Re: [PATCH 06/16] huge tmpfs: shmem_is_huge(vma, inode, index)

Yang Shi <shy828301@xxxxxxxxx> · Thu, 12 Aug 2021 11:19:34 -0700

On Fri, Aug 6, 2021 at 10:57 AM Yang Shi <shy828301@xxxxxxxxx> wrote:
>
> On Thu, Aug 5, 2021 at 10:43 PM Hugh Dickins <hughd@xxxxxxxxxx> wrote:
> >
> > On Thu, 5 Aug 2021, Yang Shi wrote:
> > >
> > > By rereading the code, I think you are correct. Both cases do work
> > > correctly without leaking.
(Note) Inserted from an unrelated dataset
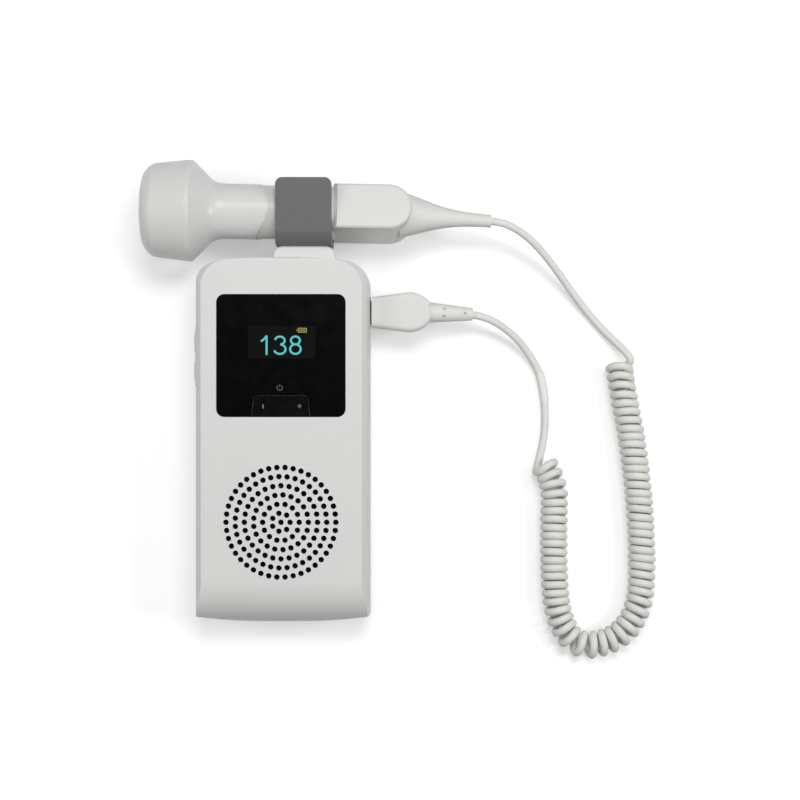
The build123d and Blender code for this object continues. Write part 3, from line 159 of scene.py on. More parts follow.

And the !CONFIG_NUMA case may carry the
> > > huge page indefinitely.
> > >
> > > I think it is because khugepaged may collapse memory for another NUMA
> > > node in the next loop, so it doesn't make too much sense to carry the
> > > huge page, but it may be an optimization for !CONFIG_NUMA case.
> >
> > Yes, that is its intention.
> >
> > >
> > > However, as I mentioned in earlier email the new pcp implementation
> > > could cache THP now, so we might not need keep this convoluted logic
> > > anymore. Just free the page if collapse is failed then re-allocate
> > > THP. The carried THP might improve the success rate a little bit but I
> > > doubt how noticeable it would be, may be not worth for the extra
> > > complexity at all.
> >
> > It would be great if the new pcp implementation is good enough to
> > get rid of khugepaged's confusing NUMA=y/NUMA=n differences; and all
> > the *hpage stuff too, I hope.  That would be a welcome cleanup.
>
>  The other question is if that optimization is worth it nowadays or
> not. I bet not too many users build NUMA=n kernel nowadays even though
> the kernel is actually running on a non-NUMA machine. Some small
> devices may run NUMA=n kernel, but I don't think they actually use
> THP. So such code complexity could be removed from this point of view
> too.
>
> >
> > > > > Collapse failure is not uncommon and leaking huge pages gets noticed.
> >
> > After writing that, I realized how I'm almost always testing a NUMA=y
> > kernel (though on non-NUMA machines), and seldom try the NUMA=n build.
> > So did so to check no leak, indeed; but was surprised, when comparing
> > vmstats, that the NUMA=n run had done 5 times as much thp_collapse_alloc
> > as the NUMA=y run.  I've merely made a note to look into that one day:
> > maybe it was just a one-off oddity, or maybe the incrementing of stats
> > is wrong down one path or the other.

I came up with a patch to remove !CONFIG_NUMA case, and my test found
the same problem. NUMA=n run had done 5 times as much
thp_collapse_alloc as NUMA=y run with vanilla kernel just exactly as
what you saw.

A quick look shows the huge page allocation timing is different for
the two cases. For NUMA=n, the huge page is allocated by
khugepaged_prealloc_page() before scanning the address space, so it
means huge page may be allocated even though there is no suitable
range for collapsing. Then the page would be just freed if khugepaged
already made enough progress then try to reallocate again. The problem
should be more noticeable if you have a shorter scan interval
(scan_sleep_millisecs). I set it to 100ms for my test.

We could carry the huge page across scan passes for NUMA=n, but this
would make the code more complicated. I don't think it is really
worth, so just removing the special case for NUMA=n sounds more
reasonable to me.

>
> Yeah, probably.
>
> >
> > Hugh